◆ Your objective ◆
Reproduce the material that follows, please, but only from its first line to the line containing "GLASS_THICKNESS = 2.5 * MM", inclusive.

◆ Exercise inputs ◆
___

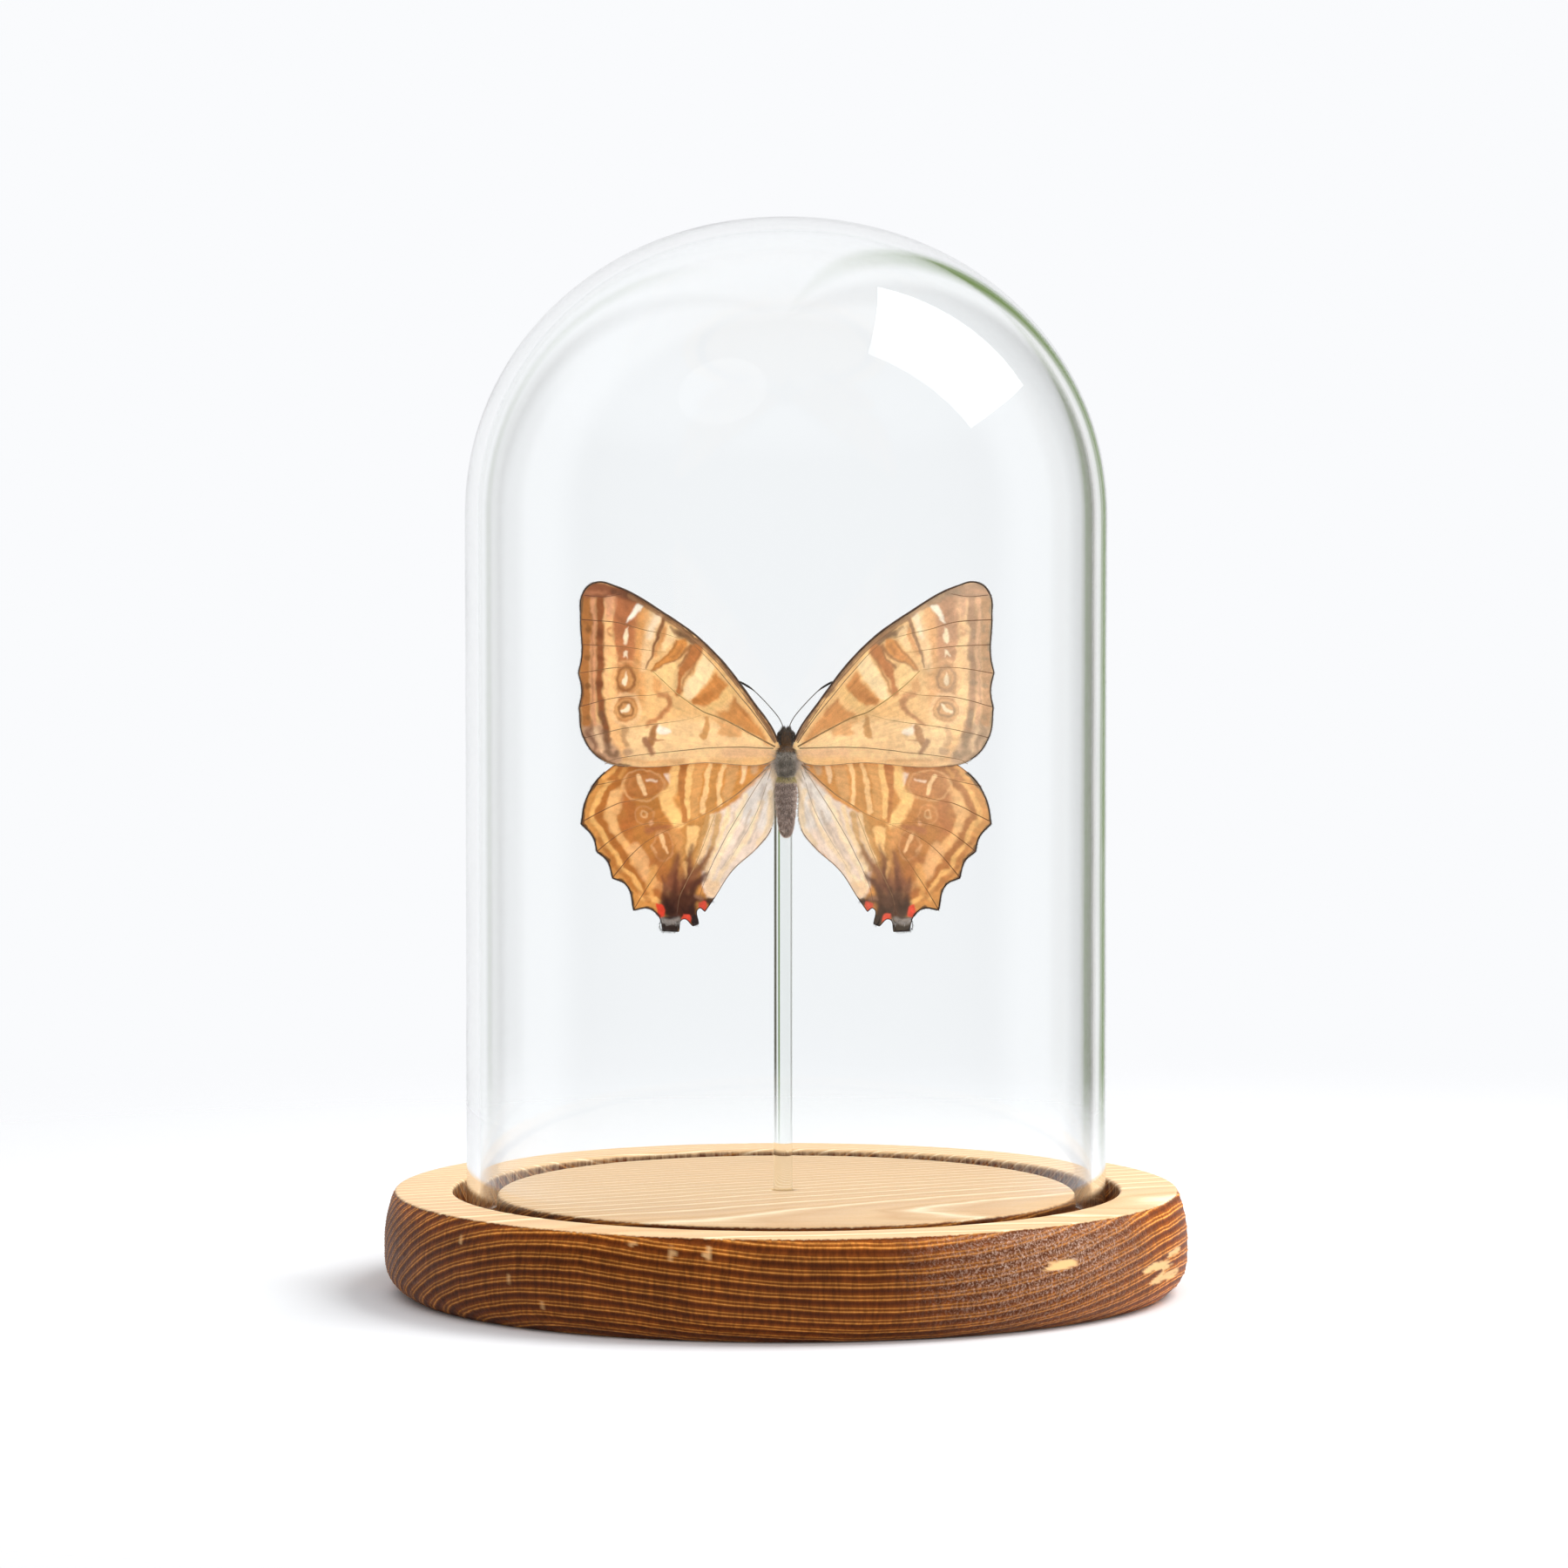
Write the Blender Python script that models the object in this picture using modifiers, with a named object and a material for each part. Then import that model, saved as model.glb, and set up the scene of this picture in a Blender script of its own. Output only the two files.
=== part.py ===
"""A spread butterfly on a clear rod, under a glass dome that stands in the groove of a turned pine base.

Units are metres, +Z is up, and the viewer stands at -Y. The origin is the centre of the base's underside.
The butterfly hangs upright with its upper side towards -Y, in front of the rod.
"""

import math

import bmesh
import bpy
from mathutils import Matrix, Vector

MM = 0.001

# Turned pine base
BASE_RADIUS = 75.0 * MM
BASE_HEIGHT = 19.0 * MM
BASE_WIDEST_HEIGHT = 9.5 * MM
TOP_EDGE_RADIUS = 73.1 * MM
FOOT_RADIUS = 70.6 * MM
EDGE_ROUND = 0.6 * MM
GROOVE_OUTER_RADIUS = 62.2 * MM
GROOVE_DEPTH = 6.0 * MM
PLATEAU_RADIUS = 54.0 * MM
PLATEAU_DROP = 0.2 * MM
PLATEAU_ROUND = 0.9 * MM

# Glass dome
DOME_RADIUS = 59.6 * MM
DOME_TOP = 200.0 * MM
CROWN_HEIGHT = 55.5 * MM
CROWN_SQUARENESS = 2.05
GLASS_THICKNESS = 2.5 * MM

# Clear rod and its bead of glue
ROD_X = -0.6 * MM
ROD_RADIUS = 1.75 * MM
ROD_HOLE_DEPTH = 10.0 * MM
GLUE_RADIUS = 1.5 * MM
GLUE_Y = -0.8 * MM

# Butterfly: the wing joint is the height where the forewings leave the thorax
WING_JOINT_HEIGHT = 101.6 * MM
BODY_Y = -4.9 * MM
WING_LIFT = math.radians(5.0)
WING_THICKNESS = 0.5 * MM
FOREWING_OFFSET = -0.5 * MM
HINDWING_OFFSET = 0.4 * MM
THORAX_HALF = Vector((2.2, 2.3, 3.15)) * MM
THORAX_DROP = 2.35 * MM
HEAD_HALF = Vector((1.85, 1.5, 1.22)) * MM
HEAD_RISE = 2.35 * MM
ABDOMEN_TOP = -5.8 * MM
ABDOMEN_LENGTH = 10.9 * MM
ABDOMEN_RADIUS = 2.0 * MM
ANTENNA_RADIUS = 0.15 * MM
ANTENNA_CLUB = 0.26 * MM
LEG_RADIUS = 0.16 * MM

GAP = 0.3 * MM
TURN_STEPS = 64
SMALL_TURN_STEPS = 16
MERGE_DISTANCE = 0.00001
CUTTER_OVERSHOOT = 2.0 * MM

GROOVE_FLOOR = BASE_HEIGHT - GROOVE_DEPTH
PLATEAU_TOP = BASE_HEIGHT - PLATEAU_DROP
ROD_BOTTOM = PLATEAU_TOP - ROD_HOLE_DEPTH + GAP
GLUE_CENTRE = Vector((ROD_X, GLUE_Y, WING_JOINT_HEIGHT - 1.2 * MM))
ROD_TOP = GLUE_CENTRE.z - GLUE_RADIUS - GAP

# Wing outlines, in millimetres outward from the body's middle line and up from the wing joint.
# "smooth" points are rounded and "sharp" points are corners.
FOREWING_OUTLINE = (
    ("smooth", 1.6, 0.9),
    ("smooth", 6.3, 8.6),
    ("smooth", 14.7, 18.9),
    ("smooth", 23.1, 25.2),
    ("smooth", 31.5, 29.9),
    ("smooth", 35.4, 30.6),
    ("smooth", 37.6, 28.6),
    ("smooth", 38.0, 24.2),
    ("smooth", 37.8, 17.0),
    ("sharp", 38.4, 14.0),
    ("smooth", 37.8, 10.7),
    ("sharp", 38.3, 7.4),
    ("smooth", 37.5, 2.0),
    ("smooth", 34.2, -2.1),
    ("smooth", 29.2, -3.4),
    ("smooth", 16.0, -2.9),
    ("smooth", 2.6, -0.9),
)
HINDWING_OUTLINE = (
    ("smooth", 2.9, -1.9),
    ("smooth", 12.0, 0.2),
    ("smooth", 25.0, -0.6),
    ("smooth", 33.6, -4.6),
    ("smooth", 37.0, -9.4),
    ("sharp", 38.0, -14.1),
    ("smooth", 35.8, -16.6),
    ("sharp", 35.1, -19.3),
    ("smooth", 33.2, -21.0),
    ("sharp", 32.2, -24.2),
    ("smooth", 29.6, -25.6),
    ("sharp", 28.3, -30.2),
    ("smooth", 25.6, -29.9),
    ("smooth", 23.7, -31.4),
    ("sharp", 22.9, -34.1),
    ("sharp", 20.0, -34.3),
    ("smooth", 19.2, -32.0),
    ("sharp", 17.3, -33.3),
    ("sharp", 16.3, -32.9),
    ("smooth", 16.2, -30.0),
    ("sharp", 15.1, -30.6),
    ("smooth", 13.3, -28.0),
    ("smooth", 10.0, -23.0),
    ("smooth", 5.0, -18.4),
    ("smooth", 2.7, -15.4),
    ("smooth", 2.6, -9.0),
)

# Antenna route: out from the middle line, forward from the body's axis, up from the wing joint.
ANTENNA_ROUTE = (
    (0.9, -0.6, 4.1),
    (1.6, -0.9, 5.2),
    (3.4, -1.3, 7.4),
    (5.6, -1.4, 9.8),
    (6.8, -1.4, 10.9),
    (8.6, -1.3, 12.3),
)
LEG_ROWS = ("front", "middle", "hind")


def clear_scene():
    for obj in list(bpy.data.objects):
        bpy.data.objects.remove(obj, do_unlink=True)


def new_collection(name):
    collection = bpy.data.collections.new(name)
    bpy.context.scene.collection.children.link(collection)
    return collection


def add_object(name, data, collection, material=None):
    obj = bpy.data.objects.new(name, data)
    collection.objects.link(obj)
    if material:
        data.materials.append(material)
    return obj


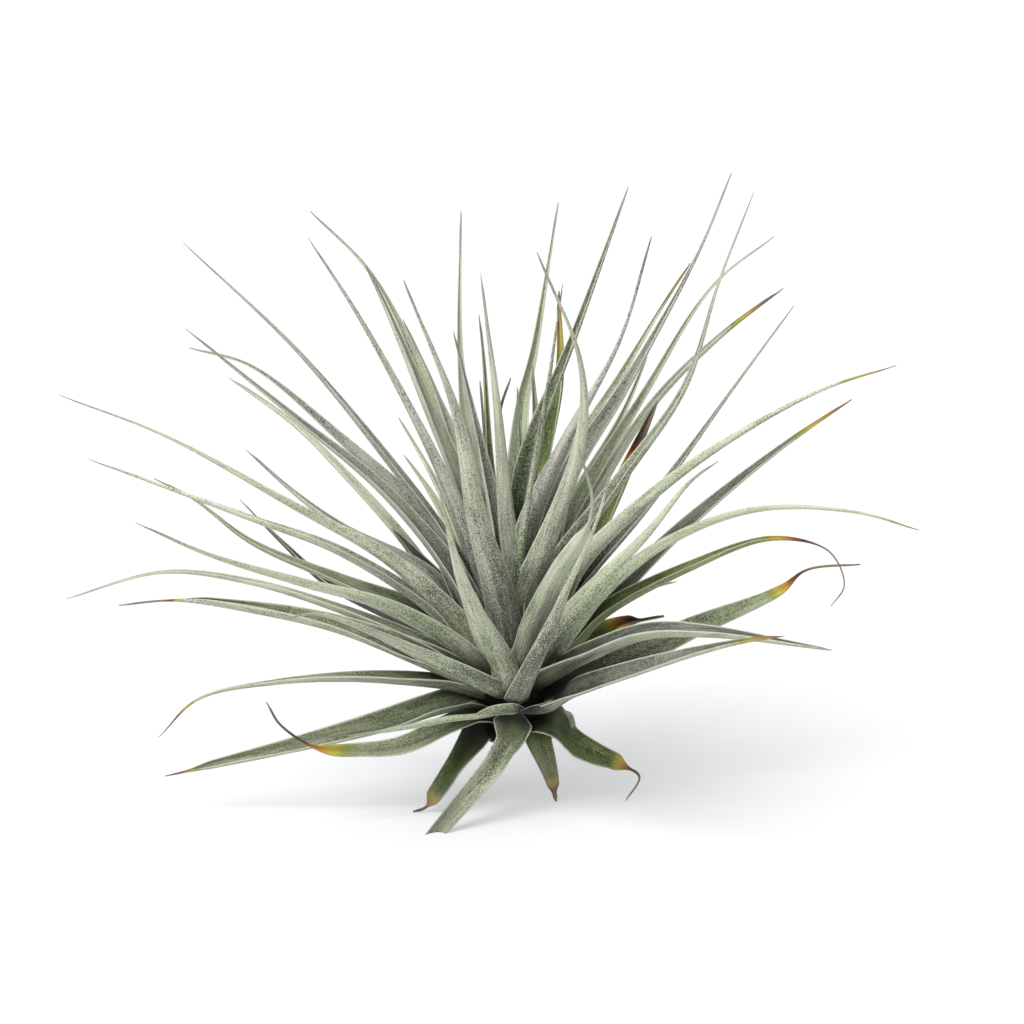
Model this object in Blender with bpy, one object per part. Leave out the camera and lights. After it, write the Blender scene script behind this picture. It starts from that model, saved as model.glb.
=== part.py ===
"""An air plant, Tillandsia stricta: a short stem with a round head, and a rosette of arching leaves.

The plant stands on the tips of its lowest leaves. Lengths are in millimetres until MM turns them
into metres. X runs to the right, Y away from the front, Z up.
"""

import math
from collections import namedtuple

import bmesh
import bpy
import numpy as np
from mathutils import Vector

MM = 0.001

# The stem: a cut stub below a round head, which every leaf grows from.
HEAD_HEIGHT = 27.0
HEAD_RADIUS = 9.5
STUB_RADIUS = 3.6
STUB_BOTTOM = 17.5
STEM_SIDES = 16
HEAD_RINGS = 6
SEAT_GAP = 0.4

# The heart: a bud on top of the head, with the youngest leaves round it.
BUD_RADIUS = 2.8
BUD_HEIGHT = 11.0
BUD_SIDES = 10
BUD_MIDDLE = 0.35
BUD_OUTLINE = [(0.7, 0.0), (1.0, 0.25), (0.8, 0.65), (0.0, 1.0)]
HEART_ROOT_DEPTH = 0.9
HEART_SEGMENTS = 10

# Leaf blades: gutters with a crease along the middle, narrow at the root and widest a fifth of
# the way out. The gutter's depth is a share of the width there.
ROOT_WIDTH = 3.2
SWELL_END = 0.2
TAPER_POWER = 1.0
TIP_WIDTH = 0.9
ROOT_THICKNESS = 0.8
TIP_THICKNESS = 0.62
ROOT_GUTTER = 0.05
GUTTER_DEPTH = 0.2
GUTTER_FADE = 0.5

# A foot's tip: how high its middle lies above the floor, and the slope from which it is cut level.
TIP_REST = 0.2
STEEP = 0.4

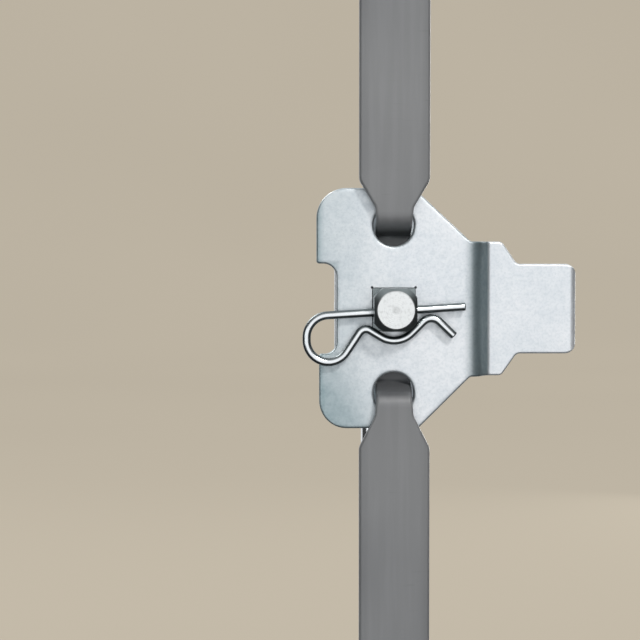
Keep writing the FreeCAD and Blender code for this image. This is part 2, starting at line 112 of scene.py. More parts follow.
# ------------------------------------------------------------------ shader maths
@dataclass(frozen=True)
class Signal:
    """One number that varies over a surface, taken from a shader socket."""

    kit: "NodeKit"
    socket: bpy.types.NodeSocket

    def _math(self, operation: str, first: Any, second: Any) -> "Signal":
        """Adds one Math node and wraps its result."""
        return self.kit.signal("ShaderNodeMath", {"operation": operation}, {0: first, 1: second})

    def __add__(self, other: Any) -> "Signal":
        """Sum."""
        return self._math("ADD", self, other)

    def __radd__(self, other: Any) -> "Signal":
        """Sum with a plain number on the left."""
        return self._math("ADD", other, self)

    def __sub__(self, other: Any) -> "Signal":
        """Difference."""
        return self._math("SUBTRACT", self, other)

    def __rsub__(self, other: Any) -> "Signal":
        """Difference from a plain number."""
        return self._math("SUBTRACT", other, self)

    def __mul__(self, other: Any) -> "Signal":
        """Product."""
        return self._math("MULTIPLY", self, other)

    def __rmul__(self, other: Any) -> "Signal":
        """Product with a plain number on the left."""
        return self._math("MULTIPLY", other, self)

    def __truediv__(self, other: Any) -> "Signal":
        """Quotient."""
        return self._math("DIVIDE", self, other)

    def __rtruediv__(self, other: Any) -> "Signal":
        """Quotient of a plain number."""
        return self._math("DIVIDE", other, self)

    def __pow__(self, other: Any) -> "Signal":
        """Power."""
        return self._math("POWER", self, other)

    def __rpow__(self, other: Any) -> "Signal":
        """Power of a plain number."""
        return self._math("POWER", other, self)

    def least(self, other: Any) -> "Signal":
        """The smaller of this and another, with a millimetre of rounding between them."""
        return self.kit.signal(
            "ShaderNodeMath", {"operation": "SMOOTH_MIN"}, {0: self, 1: other, 2: MM})

    def most(self, other: Any) -> "Signal":
        """The larger of this and another."""
        return self._math("MAXIMUM", self, other)

    def size(self) -> "Signal":
        """This signal without its sign."""
        return self._math("ABSOLUTE", self, 0.0)

    def sine(self) -> "Signal":
        """The sine of this signal, in radians."""
        return self._math("SINE", self, 0.0)

    def ramp(self, low: float, high: float) -> "Signal":
        """0 below low, 1 above high, and smooth between.

        Args:
            low: where the ramp starts.
            high: where it ends.

        Returns:
            The smoothed signal.
        """
        settings = {"interpolation_type": "SMOOTHSTEP"}
        return self.kit.signal("ShaderNodeMapRange", settings, {0: self, 1: low, 2: high})

    def ramp_mm(self, span_mm: Span) -> "Signal":
        """A ramp over a span of millimetres, of a signal in metres."""
        return self.ramp(span_mm[0] * MM, span_mm[1] * MM)

    def between(self, low: float, high: float) -> "Signal":
        """Spreads a 0 to 1 signal over a range.

        Args:
            low: the value at 0.
            high: the value at 1.

        Returns:
            The scaled signal.
        """
        return self * (high - low) + low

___

◆ Exercise response ◆
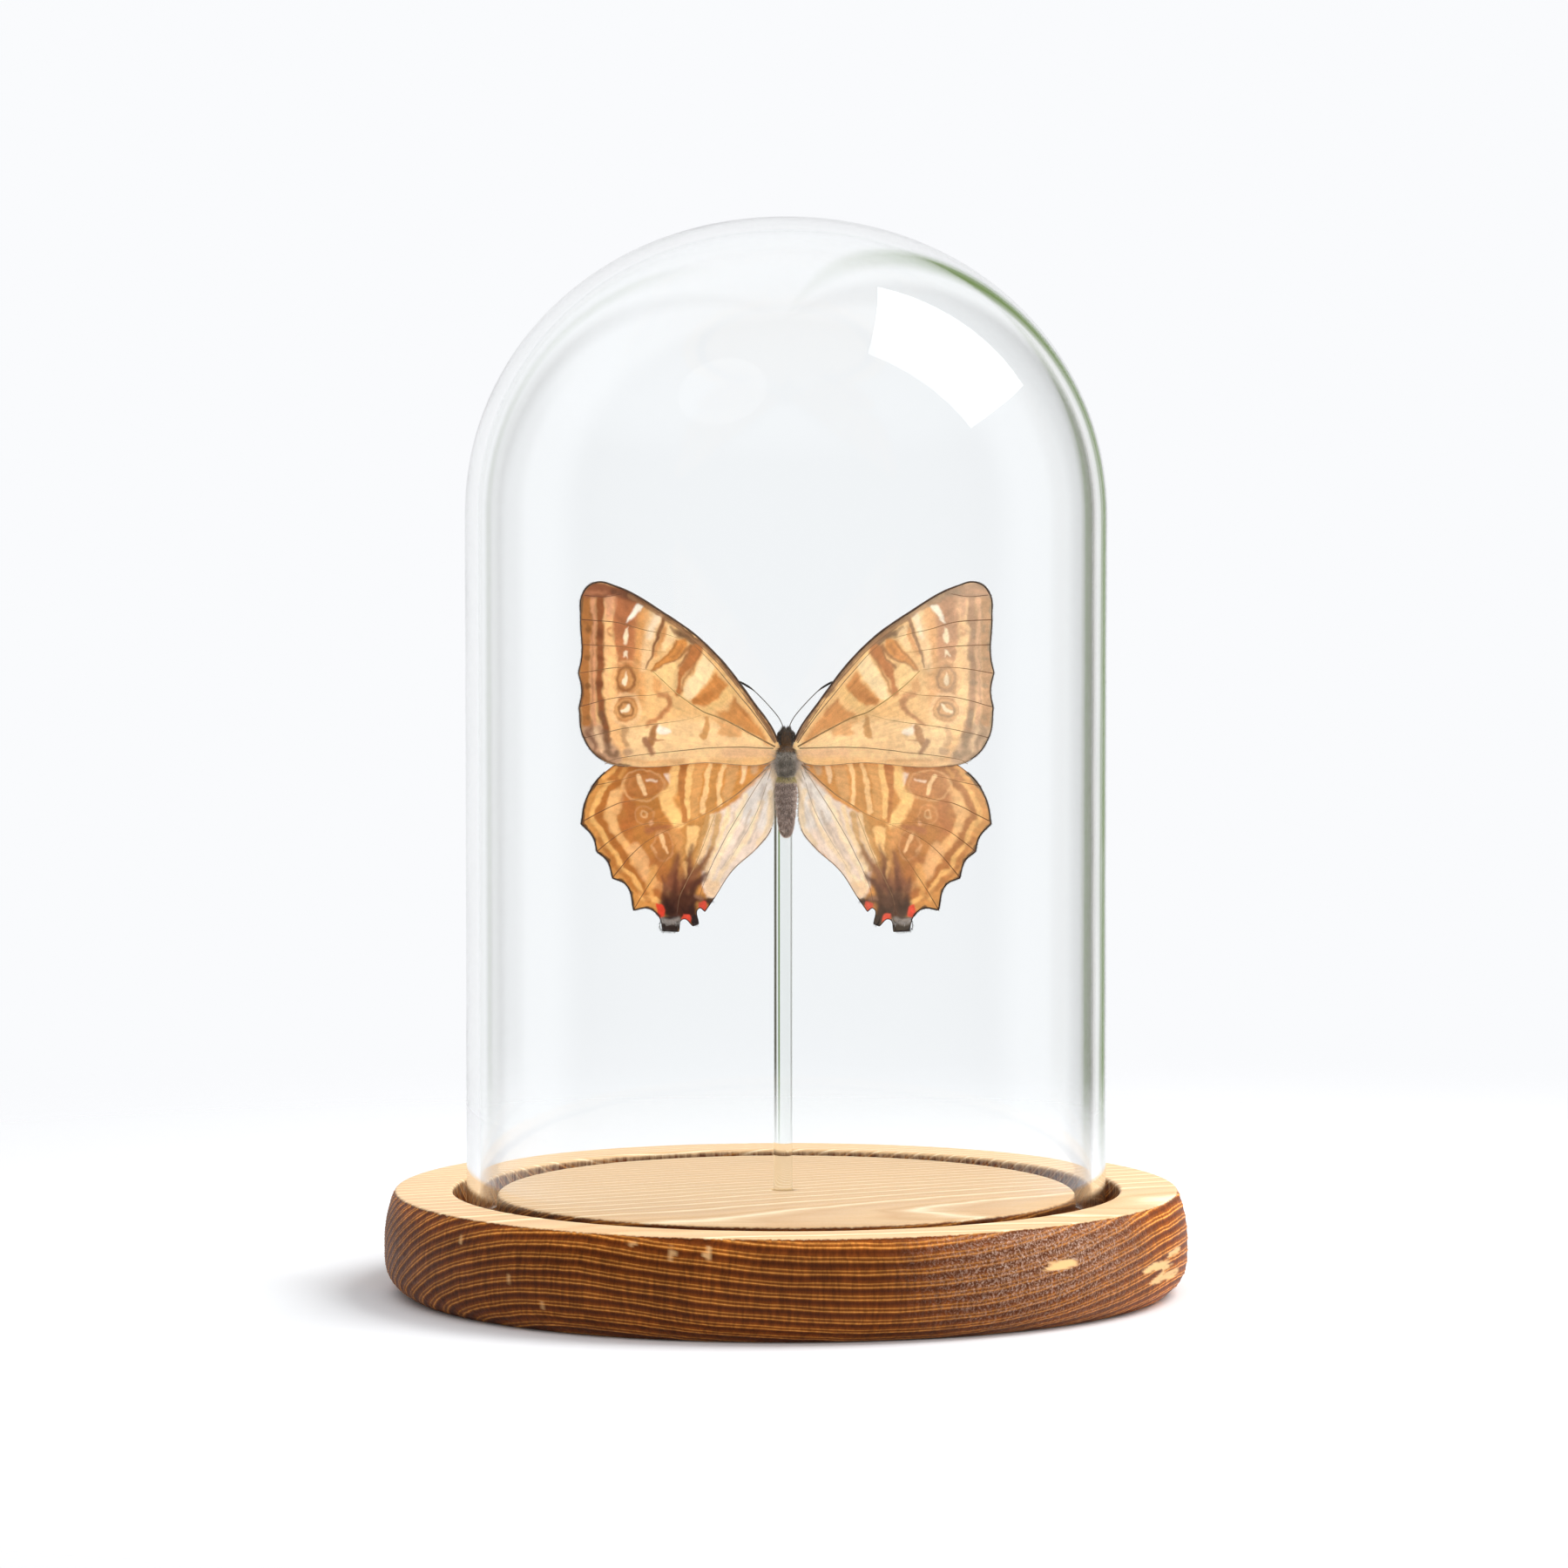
Write the Blender Python script that models the object in this picture using modifiers, with a named object and a material for each part. Then import that model, saved as model.glb, and set up the scene of this picture in a Blender script of its own. Output only the two files.
=== part.py ===
"""A spread butterfly on a clear rod, under a glass dome that stands in the groove of a turned pine base.

Units are metres, +Z is up, and the viewer stands at -Y. The origin is the centre of the base's underside.
The butterfly hangs upright with its upper side towards -Y, in front of the rod.
"""

import math

import bmesh
import bpy
from mathutils import Matrix, Vector

MM = 0.001

# Turned pine base
BASE_RADIUS = 75.0 * MM
BASE_HEIGHT = 19.0 * MM
BASE_WIDEST_HEIGHT = 9.5 * MM
TOP_EDGE_RADIUS = 73.1 * MM
FOOT_RADIUS = 70.6 * MM
EDGE_ROUND = 0.6 * MM
GROOVE_OUTER_RADIUS = 62.2 * MM
GROOVE_DEPTH = 6.0 * MM
PLATEAU_RADIUS = 54.0 * MM
PLATEAU_DROP = 0.2 * MM
PLATEAU_ROUND = 0.9 * MM

# Glass dome
DOME_RADIUS = 59.6 * MM
DOME_TOP = 200.0 * MM
CROWN_HEIGHT = 55.5 * MM
CROWN_SQUARENESS = 2.05
GLASS_THICKNESS = 2.5 * MM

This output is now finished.